The bill seeks to enforce the rights of call center workers to organize unions and to have safe and healthy working environments given the long hours they spend at their work stations.
Santiago had expressed alarm over reports that business process outsourcing (BPO) firms discouraged labor organizations when the nature of call center work made the protection of trade unions quite necessary.
“Several surveys and research in Europe showed that unions do matter in the call center industry. It is in the very nature of call center work, where the protection of trade unions is very much called for,” Santiago said in her explanatory note.
“The Communication Workers Union, for example, is the biggest union for the telecom industry in the United Kingdom with 215,000 members. The CWU ‘exists to protect, advance and serve the interests of its members throughout the communication industry,’” she added.
Santiago’s bill, originally filed in the 15th Congress, also taps the Department of Labor and Employment (DOLE) to put up BPO Help Desks in their national and regional offices.
Santiago said these help desks would advise prospective and active BPO employees on the terms and conditions in their contract, and inform them about filing complaints for violations of the proposed Magna Carta.
“The right to form labor unions in enshrined in the Constitution, and the country is party to various International Labor Organization (ILO) conventions and treaties,” Santiago said.

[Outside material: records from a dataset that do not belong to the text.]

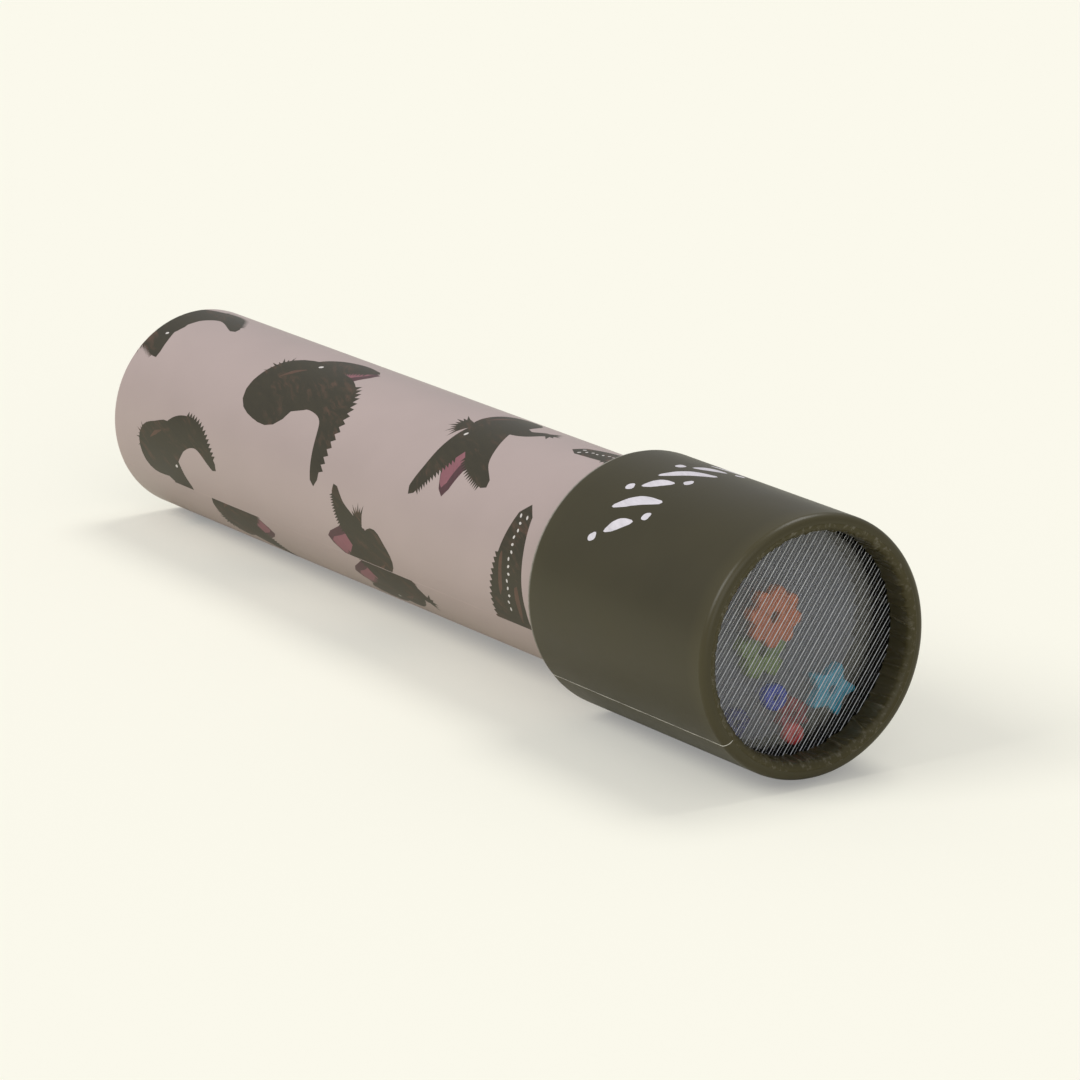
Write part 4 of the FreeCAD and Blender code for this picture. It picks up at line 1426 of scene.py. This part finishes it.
class KALEIDOSCOPE_PT_pieces(bpy.types.Panel):
    """Lists the sizes, the colours and the operators"""

    bl_label = "Kaleidoscope"
    bl_idname = "KALEIDOSCOPE_PT_pieces"
    bl_space_type = "VIEW_3D"
    bl_region_type = "UI"
    bl_category = "Kaleidoscope"

    def draw(self, context):
        for settings in SETTINGS:
            group = getattr(context.scene, settings)
            box = self.layout.box()
            for name in group.__annotations__:
                box.prop(group, name)
        for operator in OPERATORS:
            self.layout.operator(operator.bl_idname)


SETTINGS = {
    "kaleidoscope_paper": PaperSettings,
    "kaleidoscope_window": WindowSettings,
    "kaleidoscope_beads": BeadSettings,
    "kaleidoscope_stage": StageSettings,
}

OPERATORS = (
    KALEIDOSCOPE_OT_stage,
    KALEIDOSCOPE_OT_tube_wrap,
    KALEIDOSCOPE_OT_head_wrap,
    KALEIDOSCOPE_OT_turned_in_paper,
    KALEIDOSCOPE_OT_ribbed_window,
    KALEIDOSCOPE_OT_beads,
    KALEIDOSCOPE_OT_inner_finishes,
)


def register():
    for group in SETTINGS.values():
        bpy.utils.register_class(group)
    for operator in OPERATORS:
        bpy.utils.register_class(operator)
    bpy.utils.register_class(KALEIDOSCOPE_PT_pieces)
    for name, group in SETTINGS.items():
        setattr(bpy.types.Scene, name, bpy.props.PointerProperty(type=group))


def unregister():
    for name in SETTINGS:
        delattr(bpy.types.Scene, name)
    bpy.utils.unregister_class(KALEIDOSCOPE_PT_pieces)
    for made in (*reversed(OPERATORS), *SETTINGS.values()):
        bpy.utils.unregister_class(made)


def main():
    register()
    make_paper_fibre()
    make_rubbed_edge()
    make_brush_strokes()
    make_board_grain()
    make_handling_marks()
    bpy.ops.kaleidoscope.stage()
    bpy.ops.kaleidoscope.tube_wrap()
    bpy.ops.kaleidoscope.head_wrap()
    bpy.ops.kaleidoscope.turned_in_paper()
    bpy.ops.kaleidoscope.ribbed_window()
    bpy.ops.kaleidoscope.beads()
    bpy.ops.kaleidoscope.inner_finishes()


if __name__ == "__main__":
    main()
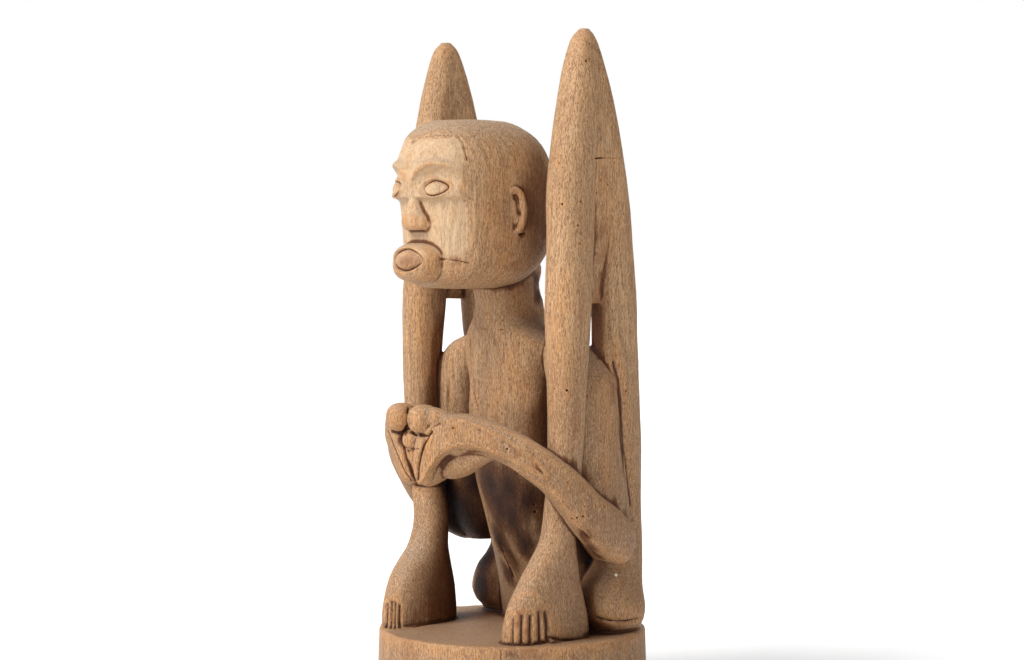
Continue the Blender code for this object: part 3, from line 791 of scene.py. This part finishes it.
def baseHits(tree, column, low, high, count):
    # points down the base's side, in the plane of sight of one column of the picture
    way = sightWay(column, view["tall"])
    way.z = 0
    found = []
    for z in np.linspace(high, low, count):
        start = Vector((viewPlace.x, viewPlace.y, z / 1000))
        place, normal = tree.ray_cast(start, way.normalized())[:2]
        if place is not None:
            found.append((place, normal))
    return found


def wearWood():
    tree = surfaceTree()
    cutters = []
    for x, y, radius in wear["holes"]:
        place, normal = sightPoint(tree, x, y)[:2]
        if place is not None:
            cutters.append(boreCutter(place, normal, radius * wear["holeShare"], wear["holeDeep"]))
            wornSpots.append((np.array(place) * 1000, np.array(normal), radius * wear["holeShare"]))
    for points, thick, deep in wear["cracks"]:
        hits = sightHits(tree, points)
        if len(hits) > 1:
            cutters.append(slitCutter(hits, thick, deep))
            for place, normal in hits:
                wornSpots.append((np.array(place) * 1000, np.array(normal), wear["edge"] + thick * 0.5))
    crack = wear["baseCrack"]
    hits = baseHits(tree, crack["column"], crack["to"], crack["from"], crack["steps"])
    cutters.append(slitCutter(hits, crack["thick"], crack["deep"]))
    marks = wear["marks"]
    for row in marks["rows"]:
        for x in np.linspace(marks["left"], marks["right"], marks["count"]):
            ends = [(x, row - marks["tall"] / 2), (x + marks["lean"], row + marks["tall"] / 2)]
            hits = sightHits(tree, ends, marks["gap"])
            if len(hits) > 1:
                cutters.append(slitCutter(hits, marks["thick"], marks["deep"]))
    tool = joinMeshes("wearCutter", cutters)
    cut = figure.modifiers.new("wear", "BOOLEAN")
    cut.operation = "DIFFERENCE"
    cut.solver = "MANIFOLD"
    cut.object = tool
    bake(figure)
    data = tool.data
    bpy.data.objects.remove(tool)
    bpy.data.meshes.remove(data)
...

The Philippines cannot truly boast about its BPO industry to the world if it does not comply with the most basic of international labor standards, she added.
The senator expressed concern over health and occupational safety issues in BPO centers.
Santiago cited findings of the ILO that showed the perils of working in call centers, particularly during the night shift.
The study found that 42.6 percent of BPO employees in the Philippines worked the night shift. About 47.7 percent of Filipino BPO workers surveyed for the study suffered from insomnia, while 54 percent suffered from fatigue.
Santiago said they were also found to have other health problems—eye strain, neck, shoulder and back pains, and voice problems.
The DOLE and Department of Health should pay special attention to BPO employees who are vulnerable to health and safety hazards because of the peculiar nature of their work and schedule. “Prolonged computer use and night shift schedules are legitimate health and safety concerns,” Santiago said.
On the other hand, Santiago said the bill would promote a low attrition rate for the industry and attract skilled workers to strengthen the local BPO industry, which is expected to generate up to $16 billion and provide 720,000 jobs this year.
“Touted as a sunshine industry, the country’s BPO industry has the distinction of both contributing to economic growth and sustaining it through the services it offers. It makes perfect sense that Congress should protect this industry,” Santiago said.
Santiago said Philippine BPO revenues had risen steadily since 2009. Last year alone, BPO companies were said to have raked in $13.5 billion in revenue—22 percent higher than 2011.